In terms of colour space, Baselight was again instrumental in creating all the deliverables. IMAX was seen as the main creative intention, but even then there was the opportunity to show the movie on a traditional 14 foot Lambert Xenon projector and the newer breed of high brightness laser projectors. The movie also had to be output in conventional 2.35:1 in traditional and high dynamic range variants.
“Once we were signed off I went to IMAX and worked with their colourist,” Gervais recalled. “We looked over the movie, noted what could be done, and made sure those notes ripple across the reels nicely just to push it where the blacks and the highlights and everything felt really beautiful.
“HDR is really amazing,” she states. “It will be great when more theatres switch to laser projection, and when more televisions have HDR capability because it will redefine the way we do DI – it will be our starting point.

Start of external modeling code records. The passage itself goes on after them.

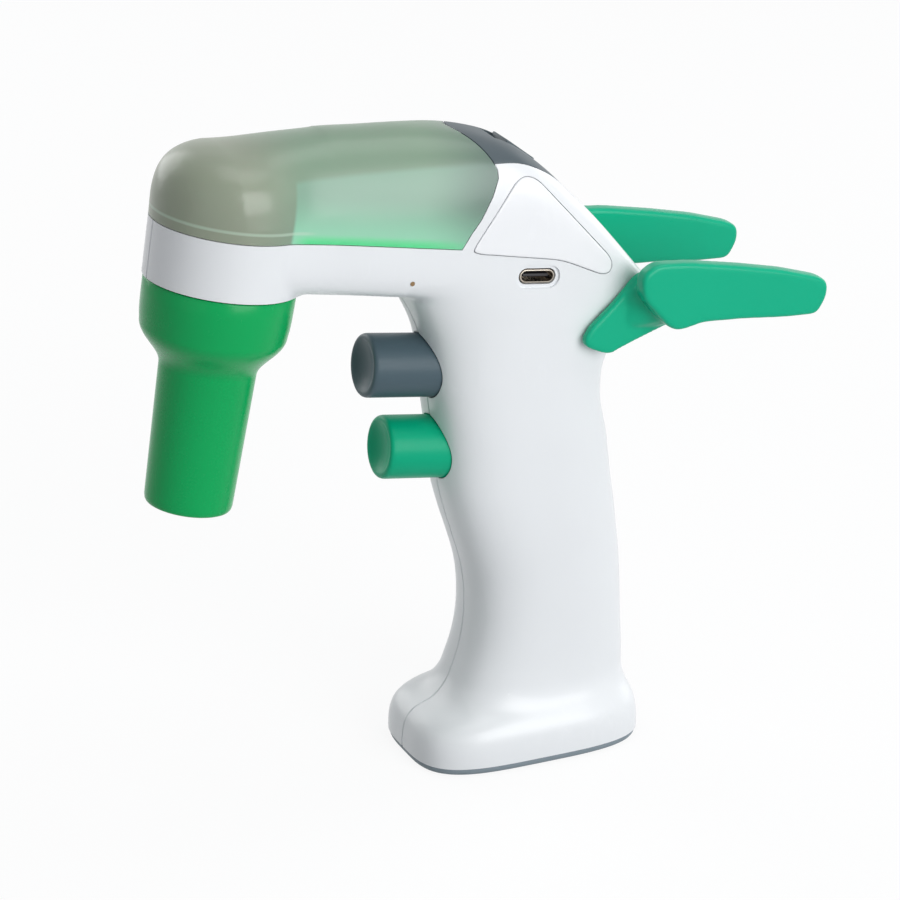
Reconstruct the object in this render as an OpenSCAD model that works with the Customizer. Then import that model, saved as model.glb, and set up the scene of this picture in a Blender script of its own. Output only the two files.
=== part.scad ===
// Motorized pipette controller. The nose points along -X, +Z is up, and the origin is the centre
// of the foot's underside. Lengths are in millimetres and angles in degrees.

/* [Housing] */
// Wall of the two grip shells
shell_wall = 2.2; // [1.6:0.1:2.8]
// Half the width of the grip and of the head's flat flanks
grip_half_w = 15; // [14.5:0.1:18]
// Length of the foot, front to back
foot_len = 60; // [56:1:72]
// Width of the foot
foot_w = 40; // [36:1:48]
// Thickness of the sole plate
base_t = 2; // [1.5:0.1:3]
// Gap between the two shells, and round parts let into them
seam_gap = 0.2; // [0.1:0.05:0.3]
// Thickness of the grey crest strip
trim_wall = 3.2; // [2.8:0.1:3.6]

/* [Nose] */
// Tilt of the nose axis from the vertical
nose_tilt = 10; // [8:0.5:12]
// Radius of the collar at its lower edge
collar_r = 18.1; // [17:0.1:20]
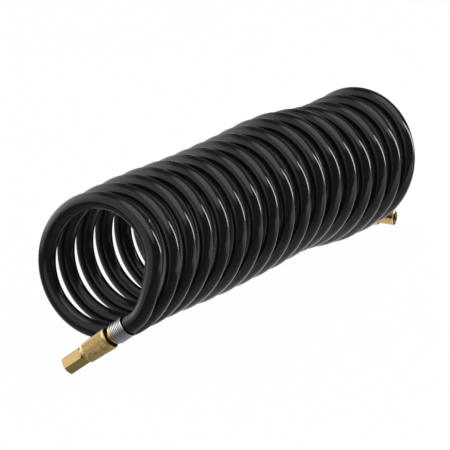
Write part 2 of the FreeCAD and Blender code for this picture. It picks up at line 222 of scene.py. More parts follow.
# Finishes
@dataclass(frozen=True)
class Finish:
    """What all finishes share: a base material with a colour and a gloss."""

    name: str
    colour: Colour
    roughness: float
    metallic: float = 0.0

    def material(self, place: Matrix | None = None) -> bpy.types.Material:
        """Makes the material.

        Args:
            place: The frame that the pattern follows, or None for the whole object's frame.

        Returns:
            The material.
        """
        made = bpy.data.materials.new(self.name)
        made.use_nodes = True
        desk = NodeDesk(made.node_tree)
        shader = desk.node("ShaderNodeBsdfPrincipled", {}, {
            "Base Color": (*self.colour, 1.0), "Metallic": self.metallic, "Roughness": self.roughness,
            **self.constants()})
        for name, signal in self.detail(desk, self.coordinates(desk, place)).items():
            desk.tree.links.new(signal.socket, shader.socket.node.inputs[name])
        desk.node("ShaderNodeOutputMaterial", {}, {"Surface": shader})
        return made

    def coordinates(self, desk: NodeDesk, place: Matrix | None) -> Signal:
        """Object coordinates, turned into a fitting's own frame.

        Args:
            desk: The node desk.
            place: The fitting's frame or None.

        Returns:
            The coordinates.
        """
        raw = desk.node("ShaderNodeTexCoord", {}, {}, "Object")
        if place is None:
            return raw
        return desk.node("ShaderNodeMapping", {"vector_type": "TEXTURE"}, {
            "Vector": raw, "Location": place.to_translation(), "Rotation": place.to_euler("XYZ")})

    def detail(self, desk: NodeDesk, where: Signal) -> dict[str, Signal]:
        """What varies over the surface, by shader socket."""
        return {}

    def constants(self) -> dict[str, float]:
        """Shader sockets that are the same all over."""
        return {}


@dataclass(frozen=True)
class BlackTube(Finish):
    """Glossy extruded black tube, with faint lines along it and a little dust."""

    name: str = "black_tube"
    colour: Colour = (0.0058, 0.0062, 0.0078)
    dust: Colour = (0.06, 0.06, 0.06)
    roughness: float = 0.09

    def detail(self, desk: NodeDesk, where: Signal) -> dict[str, Signal]:
        """Lines along the tube, gloss that comes and goes, and specks.

        Args:
            desk: The node desk.
            where: Object coordinates.

        Returns:
            The signals by socket.
        """
        along = desk.node("ShaderNodeUVMap", {"uv_map": "around_and_along"})
        stretched = desk.node("ShaderNodeMapping", {}, {"Vector": along, "Scale": (46.0, 1.2, 1.0)})
        lines = desk.noise(stretched, 1.0, 3.0, Roughness=0.6)
        patches = desk.noise(where, 38.0, 4.0)
        dusty = desk.noise(where, 1400.0, 1.0).above(0.70, 0.78) * patches.above(0.45, 0.65)
        return {"Base Color": desk.mix(dusty * 0.35, self.colour, self.dust),
                "Roughness": self.roughness + (patches - 0.5) * 0.05 + dusty * 0.25,
                "Normal": desk.bump(lines * 0.8 + patches * 0.2, 0.04, 0.0002)}

    def constants(self) -> dict[str, float]:
        """A plastic's gloss."""
        return {"IOR": 1.5}


@dataclass(frozen=True)
class Brass(Finish):
    """Machined brass: tool marks round the axis, stains, painted shade in the recesses and clean worn edges.
    """

    name: str = "machined_brass"
    colour: Colour = (0.76, 0.55, 0.22)
    stain: Colour = (0.30, 0.19, 0.08)
    # Colour of the painted shade in the recesses
    recess_shade_colour: Colour = (0.10, 0.05, 0.03)
    roughness: float = 0.27
    metallic: float = 1.0
    marks: float = 0.25
    grain: float = 0.0
    # How much painted shade darkens the recesses
    recess_shade: float = 0.0

    def detail(self, desk: NodeDesk, where: Signal) -> dict[str, Signal]:
        """Tool marks, stains, painted shade in the recesses and grain.

        Args:
            desk: The node desk.
            where: The fitting's own coordinates.

        Returns:
            The signals by socket.
        """
        rings = desk.node("ShaderNodeMapping", {}, {"Vector": where, "Scale": (30.0, 30.0, 5200.0)})
        marks = desk.noise(rings, 1.0, 2.0)
        clouds = desk.noise(where, 260.0, 5.0)
        fine = desk.noise(where, 2600.0, 2.0)
        edge = desk.node("ShaderNodeNewGeometry", {}, {}, "Pointiness")
        worn = edge.above(0.52, 0.60)
        # Painted shade: the colour darkens where the surface is hollow, such as the knurl's valleys
        recess_mask = 1 - edge.above(0.40, 0.52)
        clean = desk.mix(clouds.above(0.50, 0.72) * 0.55 * (1 - worn), self.colour, self.stain)
        return {"Base Color": desk.mix(recess_mask * self.recess_shade, clean, self.recess_shade_colour),
                "Roughness": self.roughness + (clouds - 0.5) * 0.22 + fine * self.grain * 0.2 - worn * 0.06,
                "Normal": desk.bump(marks * self.marks + fine * self.grain, 0.30, 0.00006)}


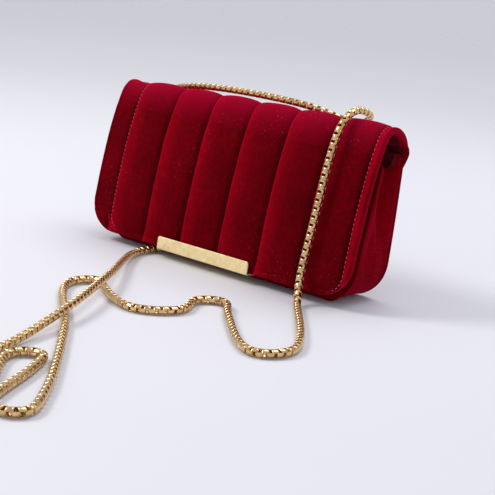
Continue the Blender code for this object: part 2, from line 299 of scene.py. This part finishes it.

“I also feel that, because of Baselight and the internal colour science, it is also very easy to move between colour spaces,” Gervais added. “Baselight is my system of choice. Along with the solid colour science and real-time rendering, it far exceeds my expectations with its creative strength, which gives me complete freedom to create the looks my clients demand. With Baselight, the sky really is the limit.”